The first-instance commercial court (Antalya 1st Commercial Court) initially ruled in favour of the plaintiffs, but its judgment was quashed on a procedural ground: because the claim value exceeded 500,000 TL, the case was required by statute to be heard by a three-judge panel rather than a single judge. On remand, the reconstituted panel again awarded the father 253,611.57 TL in material damages (insurer capped at 95,068 TL after deducting a 20,000 TL interim payment) and moral damages of 300,000 TL to the father and 200,000 TL to the minor sibling. The driver and owner appealed that second judgment to the present chamber.

The Court’s Holding

The Regional Court of Appeal confirmed that the defendant driver bore full and exclusive fault for the accident. Applying Highway Traffic Code Article 74/1, the court reasoned that a driver approaching an uncontrolled pedestrian crossing must slow down and yield the right of way. The defendant ignored the warning sign, did not reduce speed, and should have anticipated that pedestrians would cross from behind the stationary vehicles in the right lane. Because the child used the crossing in the normal manner, no contributory fault could be attributed to her or to the supervising adults.

On the minor sibling’s moral-damages claim, the court identified a procedural defect. Court records showed that the child’s divorced parents held joint custody (ortak velayet) pursuant to a family-court order that became final on June 16, 2020. The father had brought the lawsuit alone without the mother’s written consent. Although sole custody was subsequently transferred to the mother by a judgment that became final on January 29, 2025, there was no evidence during the proceedings that the mother had ever consented to or ratified the father’s unilateral conduct of the minor’s case. Because neither joint-custodian acting alone has full litigation authority for a minor, and because the father’s claim on his own behalf was fully developed and ready for judgment, the court severed the minor sibling’s claim into a separate docket for further proceedings to cure the representation defect rather than dismiss it outright.

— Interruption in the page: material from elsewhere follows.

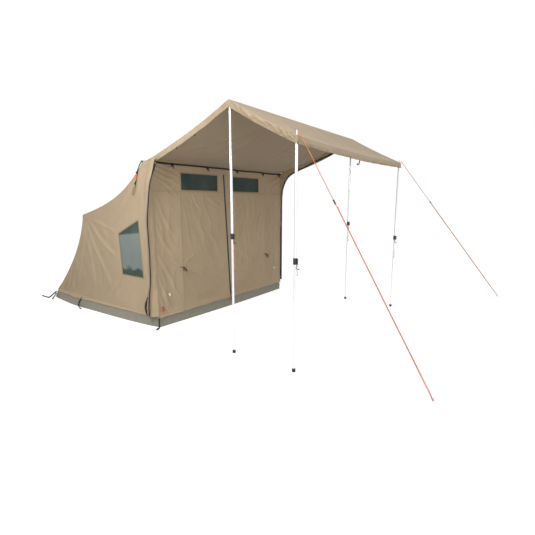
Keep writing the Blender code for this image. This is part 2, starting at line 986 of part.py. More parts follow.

As to the father’s claims, the chamber rejected all of the appellants’ substantive objections. The 300,000 TL moral-damages award was held proportionate given the date of the accident, the parties’ social and economic circumstances, the defendant’s total fault, and the grief suffered by the father following the death of his young daughter. The insurer’s default date of August 20, 2021—eight business days after receipt of the written claim on August 9, 2021, as required by Highway Traffic Code Article 99/1 and the Compulsory Motor-Liability Insurance General Conditions—was affirmed. The court also clarified that the insurer’s exposure to court costs and attorney fees is limited to its actual indemnity obligation of 95,068 TL, not the full damages figure entered against the driver and owner.

Key Takeaways

  • A driver who enters an uncontrolled pedestrian crossing at speed without yielding bears full fault for resulting fatalities, even where stopped vehicles partially obstruct visibility; the duty to anticipate crossing pedestrians is not diminished by obstructions.
  • In Turkey, divorced parents who share joint custody must both authorise or participate in litigation on behalf of a minor child; a sole-custody parent acting alone without the other’s consent does not satisfy the statutory representation requirements under HMK Articles 51–52.
  • A compulsory motor-liability insurer falls into default eight business days after receiving the claimant’s written notice under Highway Traffic Code Article 99/1; weekends do not count as business days in that calculation.
  • An insurer’s liability for procedural costs (court fees, attorney fees) is proportional to its actual indemnity obligation under the policy, not to the total damages awarded against the tortfeasors jointly and severally.
  • Where a case value exceeds 500,000 TL, Turkish law requires the commercial court to sit as a three-judge panel; a judgment rendered by a single judge is a structural defect warranting remand without merits review.

Why It Matters

This decision illustrates a significant practical trap for Turkish family-law practitioners handling tort claims on behalf of children of divorced parents: joint custody is not a merely nominal status. Even where one parent is the primary caregiver and the other has no objection in practice, the absence of formal consent or co-participation in litigation can leave a minor’s claim in procedural limbo, requiring severance and fresh proceedings to cure the defect. Attorneys should audit custody arrangements at the outset of any claim involving a minor plaintiff and obtain explicit written authorisation from both joint custodians.

The ruling also reinforces that Turkish courts are willing to sever, rather than simply dismiss, a defectively represented minor’s claim when the co-plaintiff parent’s own action is ripe for judgment. This pragmatic approach avoids punishing a bereaved family for a correctable procedural error while preserving judicial economy—a balance that may guide future practice in multi-plaintiff traffic-death cases where custody disputes complicate standing.